The next sections show how to implement the jackknife analysis in the SAS/IML language.
The SAS/IML matrix language is the simplest way to perform a general jackknife estimates. If X is an n x p data matrix, you can obtain the i_th jackknife sample by excluding the i_th row of X. The following two helper functions encapsulate some of the computations. The SeqExclude function returns the index vector {1, 2, …, i-1, i+1, …, n}. The JackSample function returns the data matrix without the i_th row:
proc iml; /* return the vector {1,2,...,i-1, i+1,...,n}, which excludes the scalar value i */ start SeqExclude(n,i); if i=1 then return 2:n; if i=n then return 1:n-1; return (1:i-1) || (i+1:n); finish; /* return the i_th jackknife sample for (n x p) matrix X */ start JackSamp(X,i); n = nrow(X); return X[ SeqExclude(n, i), ]; /* return data without i_th row */ finish; |
By using the helper functions, you can carry out each step of the jackknife method.

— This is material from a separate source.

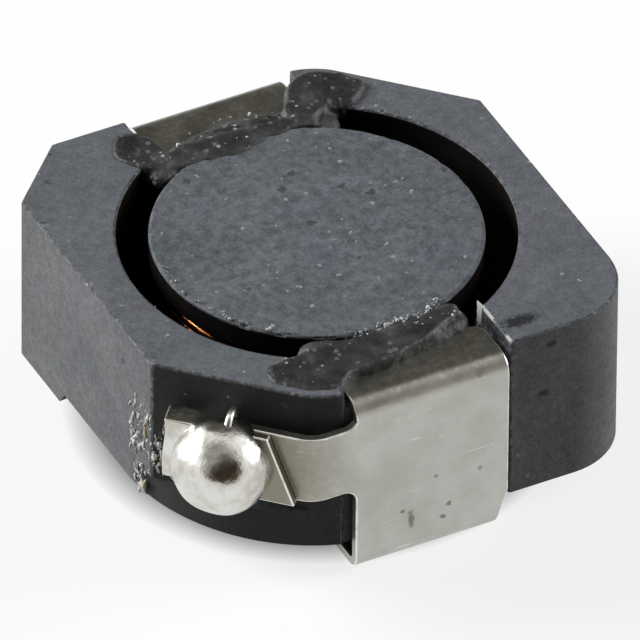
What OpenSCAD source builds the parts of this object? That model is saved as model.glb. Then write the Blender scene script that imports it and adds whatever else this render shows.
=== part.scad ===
// Shielded surface-mount power inductor: a wound ferrite drum that stands in a
// square ferrite ring, with two folded sheet clips as its terminals.
// The origin is on the board plane, under the axis of the bore. Z is up, the
// front terminal faces -Y, and the rear one is the front one turned half round.

/* [Shield core] */
// Width of the ring between its plain sides
core_width = 10.1; // [9.4:0.1:12.2]
// Depth of the ring between its terminal sides
core_depth = 10.1; // [9.4:0.1:12.2]
// Height of the ring from its feet to its top
core_height = 4.03; // [3.3:0.01:5]
// Height of the ring's feet above the board
foot_clearance = 0.55; // [0.35:0.01:0.7]
// Diameter of the bore
bore_d = 8.36; // [7.9:0.02:8.7]
// Leg of the long chamfer at each corner where a lead comes out
lead_chamfer = 2.67; // [2.2:0.01:3.1]
// Leg of the chamfer on the plain corner
plain_chamfer = 1.43; // [0.8:0.01:2]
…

To make the method easy to modify for other statistics, I’ve written a function called EvalStat which computes the correlation coefficient. This function is called on the original data and on each jackknife sample.
/* compute the statistic in this function */ start EvalStat(X); return corr(X)[2,1]; /* <== Example: return correlation between two variables */ finish; /* read the data into a (n x 2) data matrix */ use law; read all var {"gpa" "lsat"} into X; close; /* 1. compute statistic on observed data */ T = EvalStat(X); /* 2. compute same statistic on each jackknife sample */ n = nrow(X); T_LOO = j(n,1,.); /* LOO = "Leave One Out" */ do i = 1 to n; Y = JackSamp(X,i); T_LOO[i] = EvalStat(Y); end; /* 3. compute mean of the LOO statistics */ T_Avg = mean( T_LOO ); /* 4 & 5. compute jackknife estimates of bias and standard error */ biasJack = (n-1)*(T_Avg - T); stdErrJack = sqrt( (n-1)/n * ssq(T_LOO - T_Avg) ); result = T || T_Avg || biasJack || stdErrJack; print result[c={"Estimate" "Mean Jackknife Estimate" "Bias" "Std Error"}]; |
The output shows that the estimate of bias for the correlation coefficient is very small. The standard error of the correlation coefficient is estimated as 0.14, which is about 18% of the estimate.

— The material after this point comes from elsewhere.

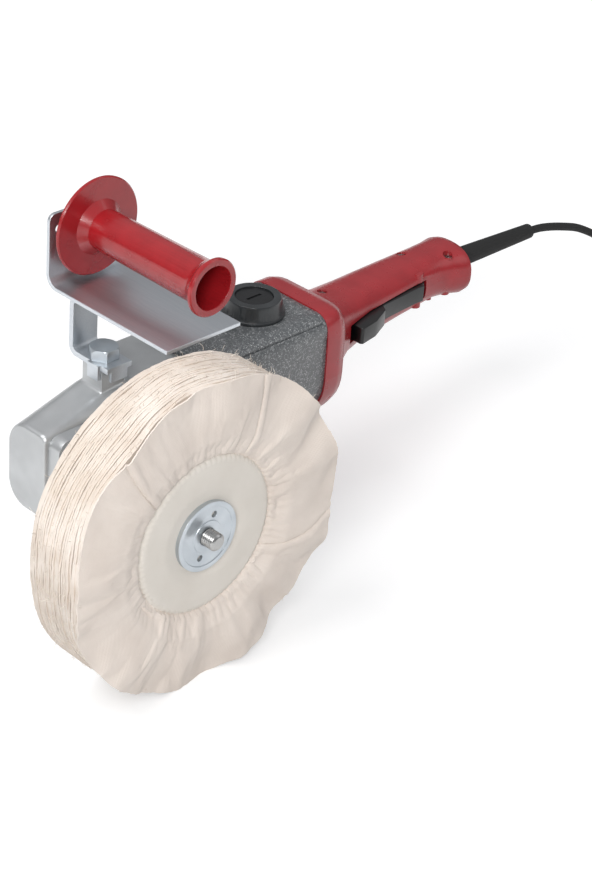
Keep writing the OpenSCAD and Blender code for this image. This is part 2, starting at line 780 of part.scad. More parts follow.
module commutator() {
    bars = 24;
    color("#B87333") difference() {
        bar_x(brush_x - commutator_l / 2, brush_x + commutator_l / 2, commutator_d);
        bar_x(brush_x - commutator_l, brush_x + commutator_l, shaft_d + 2 * fit);
        for (k = [0 : bars - 1])
            translate([brush_x - commutator_l / 2 - 1, axis_y, 0]) rotate([360 * (k + 0.5) / bars, 0, 0])
                translate([0, commutator_d / 2 - 0.8, -0.3]) cube([commutator_l + 2, 2, 0.6]);
    }
}

module cooling_fan() {
    blades = 14;
    hub_d = 24;
    plate_t = 2;
    color("#26282B") difference() {
        union() {
            bar_x(fan_x, fan_x + fan_t, hub_d);
            bar_x(fan_x, fan_x + plate_t, fan_d);
            for (k = [0 : blades - 1]) translate([fan_x + 0.5, axis_y, 0]) rotate([360 * k / blades, 0, 0])
                translate([0, hub_d / 2 - 1, -1]) cube([fan_t - 1, (fan_d - hub_d) / 2, 2]);
        }
        bar_x(fan_x - 1, fan_x + fan_t + 1, shaft_d + 2 * fit);
    }
}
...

To use this code yourself, simply modify the EvalStat function. The remainder of the program does not need to change.
When the data are univariate, you can sometimes eliminate the loop that computes jackknife samples and evaluates the jackknife replicates.
If X is column vector, you can computing the (n-1) x n matrix whose i_th column represents the i_th jackknife sample. (To prevent huge matrices, this method is best for n < 20000.)
Because many statistical functions in SAS/IML operate on the columns of a matrix, you can often compute the jackknife replicates in a vectorized manner.
In the following program, the JackSampMat function returns the matrix of jackknife samples for univariate data. The function calls the REMOVE function in SAS/IML, which deletes specified elements of a matrix and returns the results in a row vector. The EvalStatMat function takes the matrix of jackknife samples and returns a row vector of statistics, one for each column. In this example, the function returns the sample standard deviation.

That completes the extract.